**GIVEN INFORMATION:**
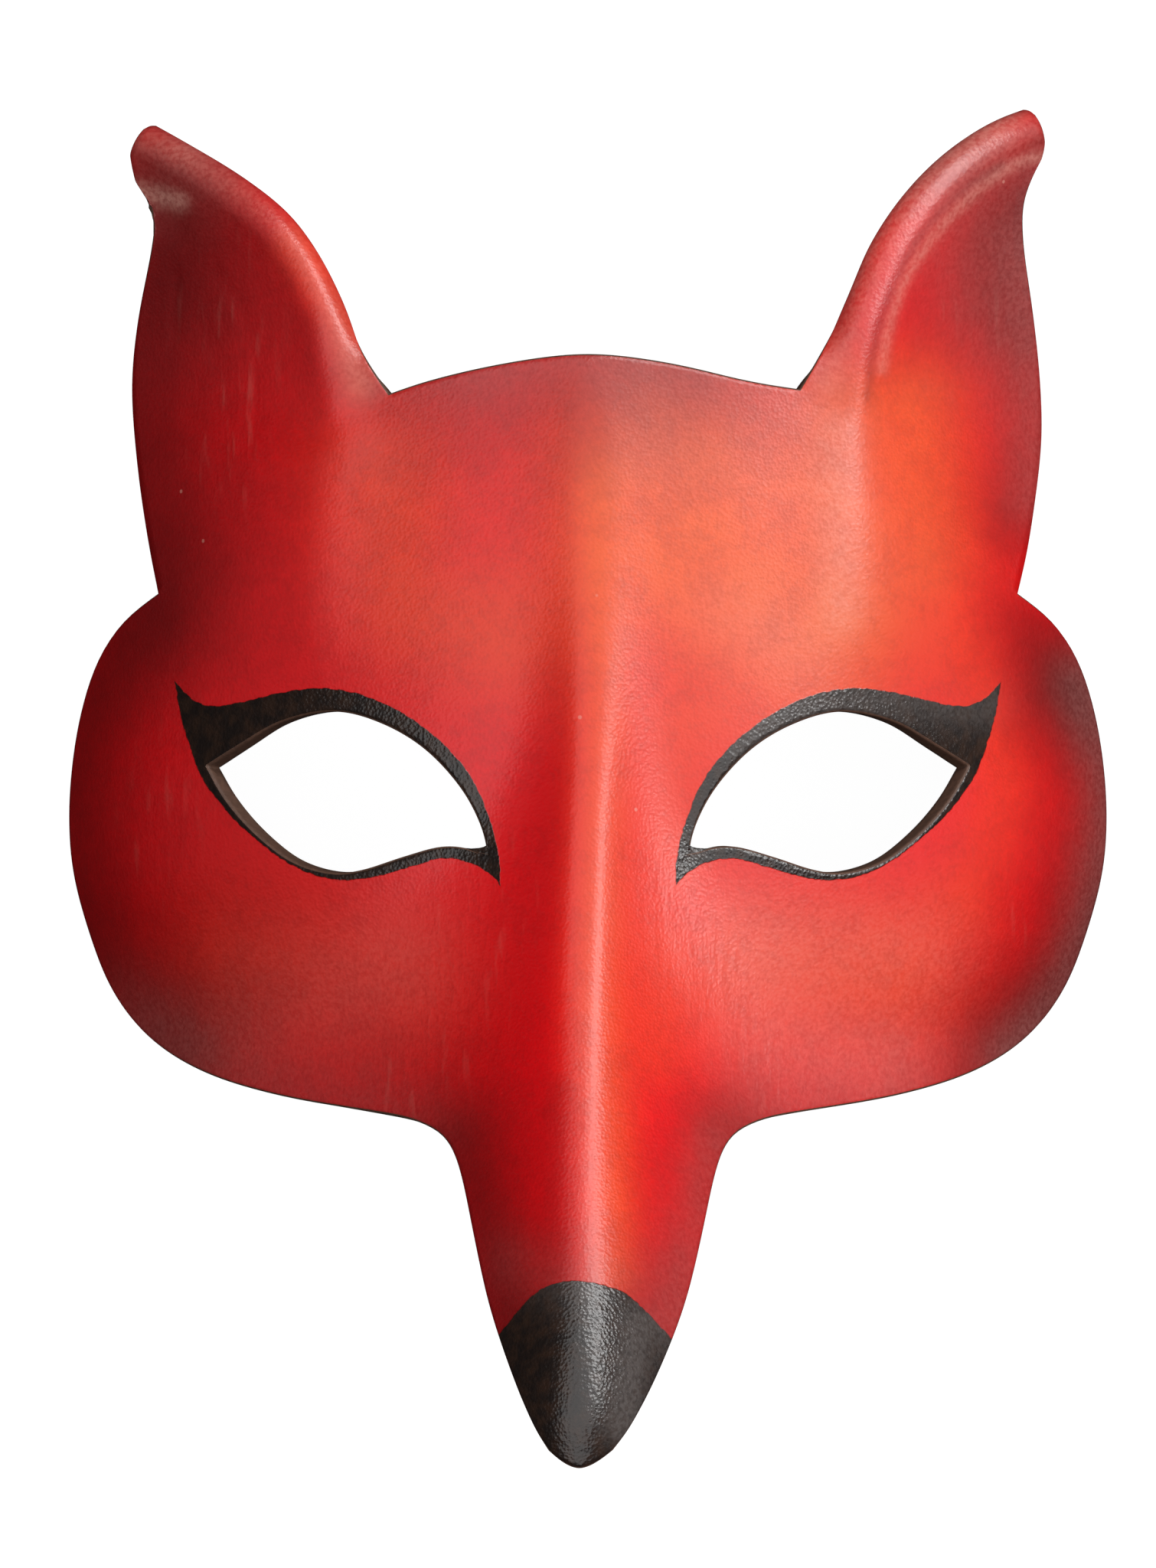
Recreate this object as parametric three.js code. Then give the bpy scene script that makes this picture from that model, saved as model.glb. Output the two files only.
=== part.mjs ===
// Fox half mask, wet moulded from one piece of thick leather and lying face up on its cheeks.
// Millimetres. X runs across the face, Y from the nose to the ears, and Z up out of the face.
// While it is drawn, X = 0 is the middle of the face and Y = 0 is the level of the eyes.
import * as THREE from 'three';

// The leather
const THICKNESS = 3.0;
const LEATHER_COLOUR = 0xc8382c;
const LEATHER_ROUGHNESS = 0.5;

// Flat outline of one half, from the notch under the ear round the cheek to the tip of the nose
const CHEEK_AND_SNOUT = [
  [64.9, 28.7], [69.7, 25.7], [74.5, 19], [77.5, 9.1], [78.8, -1], [78.5, -12.1], [76.1, -21.7],
  [72.4, -31.2], [67.2, -37.9], [58.7, -43.1], [46.6, -46.6], [33.8, -48.6], [25.7, -49.8], [22, -51.4],
  [20, -54.3], [18.6, -59.1], [17, -66.6], [14.7, -76.2], [11.8, -84.3], [8.2, -92.3],
  [4.8, -97.6], [0, -100.2], [-4.8, -97.6],
];
const EYE_CORNER_ABREAST = 4;
const SNOUT_ROOT = 13;
const NOSE_SIDE = 20;
const NOSE_TIP = 21;

// Flat outline of the brow, from left of the middle to the middle and on towards the notch
const BROW_TOP = 64.2;
const BROW_SHOULDERS = [[12.4, 62.8], [24.7, 60]];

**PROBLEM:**
Reproduce the full listing word for word.

**COMPLETE RESPONSE:**
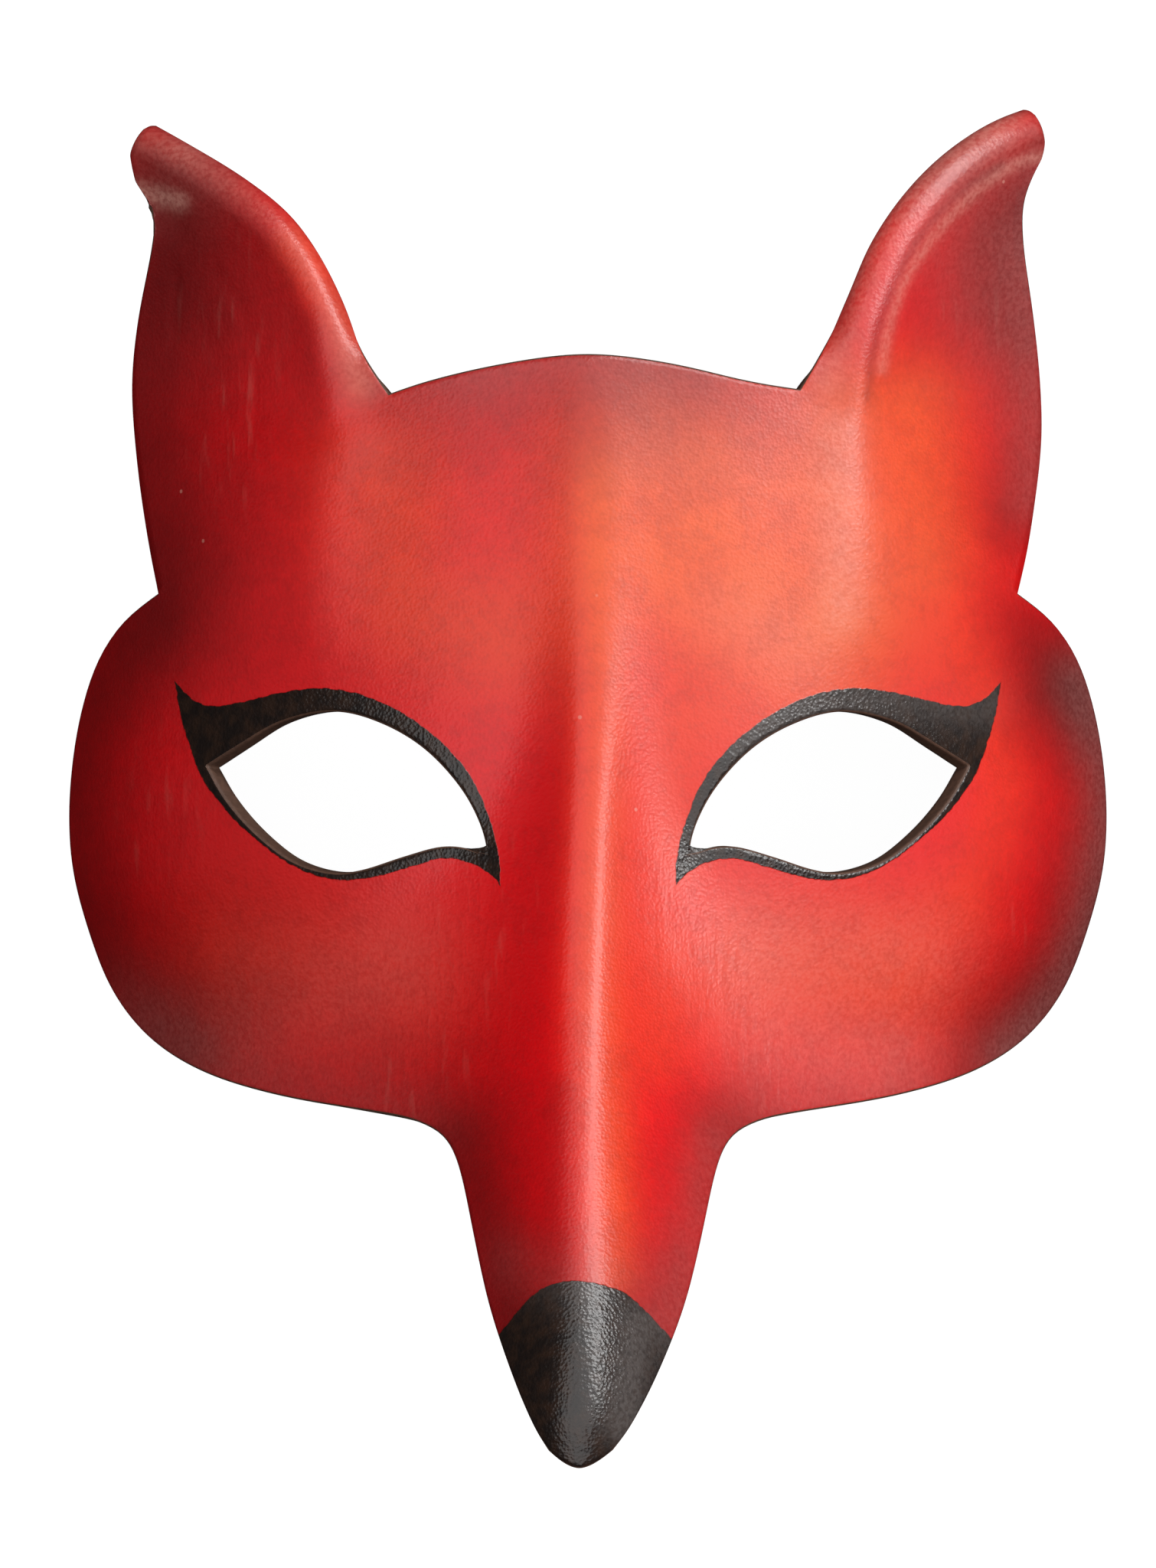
Recreate this object as parametric three.js code. Then give the bpy scene script that makes this picture from that model, saved as model.glb. Output the two files only.
=== part.mjs ===
// Fox half mask, wet moulded from one piece of thick leather and lying face up on its cheeks.
// Millimetres. X runs across the face, Y from the nose to the ears, and Z up out of the face.
// While it is drawn, X = 0 is the middle of the face and Y = 0 is the level of the eyes.
import * as THREE from 'three';

// The leather
const THICKNESS = 3.0;
const LEATHER_COLOUR = 0xc8382c;
const LEATHER_ROUGHNESS = 0.5;

// Flat outline of one half, from the notch under the ear round the cheek to the tip of the nose
const CHEEK_AND_SNOUT = [
  [64.9, 28.7], [69.7, 25.7], [74.5, 19], [77.5, 9.1], [78.8, -1], [78.5, -12.1], [76.1, -21.7],
  [72.4, -31.2], [67.2, -37.9], [58.7, -43.1], [46.6, -46.6], [33.8, -48.6], [25.7, -49.8], [22, -51.4],
  [20, -54.3], [18.6, -59.1], [17, -66.6], [14.7, -76.2], [11.8, -84.3], [8.2, -92.3],
  [4.8, -97.6], [0, -100.2], [-4.8, -97.6],
];
const EYE_CORNER_ABREAST = 4;
const SNOUT_ROOT = 13;
const NOSE_SIDE = 20;
const NOSE_TIP = 21;

// Flat outline of the brow, from left of the middle to the middle and on towards the notch
const BROW_TOP = 64.2;
const BROW_SHOULDERS = [[12.4, 62.8], [24.7, 60]];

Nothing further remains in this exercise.